Munera 3/2018 – Andrea Chimento >> Il tempo si è fermato. Una riflessione sul cinema di Ermanno Olmi

È un’esperienza cinematografica diversa da tutte le altre, trovarsi di fronte agli occhi un’opera di Ermanno Olmi, maestro di un cinema umile, rigoroso e al tempo stesso visionario e spirituale.

Nato a Bergamo il 24 luglio del 1931 e scomparso ad Asiago lo scorso 5 maggio 2018, Olmi cresce a Treviglio, in una famiglia profondamente cattolica, e rimane molto giovane orfano del padre, morto durante la Seconda guerra mondiale.

Da ragazzo si trasferisce a Milano per studiare recitazione e, per mantenersi, lavora presso la Edisonvolta, occupandosi delle attività ricreative per i dipendenti. Sarà qui che inizierà a muovere i primi passi con la macchina da presa, realizzando decine di documentari, in cui già si notano la sua cura e il tocco poetico nel ritrarre le persone all’interno dei contesti lavorativi.

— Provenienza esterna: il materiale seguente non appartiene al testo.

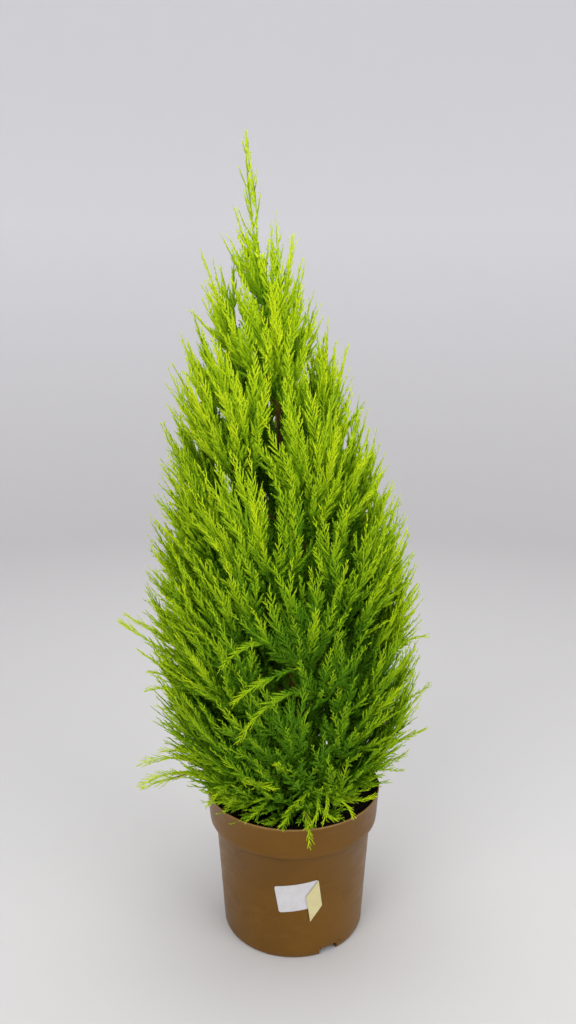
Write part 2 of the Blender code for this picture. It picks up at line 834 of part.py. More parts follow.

E il suo esordio al lungometraggio, Il tempo si è fermato, del 1959, mostra proprio la natura documentaristica del suo stile, a partire dalla splendida ambientazione naturale. L’attenzione per la gente comune e la sacralità della natura sono ritratte in una narrazione scarna, ma allo stesso tempo con la leggerezza tipica dello sguardo benevolo, che permette allo spettatore di assistere a una lezione di vita felice e appassionante, in una storia ambientata nell’isolamento dell’alta montagna, i cui protagonisti sono un ragazzo e il guardiano di una diga.

E lo sguardo poetico, acuto e mai moralistico, unito a una regia rigorosa, che conserva un personalissimo tratto distintivo nell’attenzione ai particolari e alle reazioni umane, conducono, già nel 1961, al riconoscimento di Olmi come maestro del cinema italiano.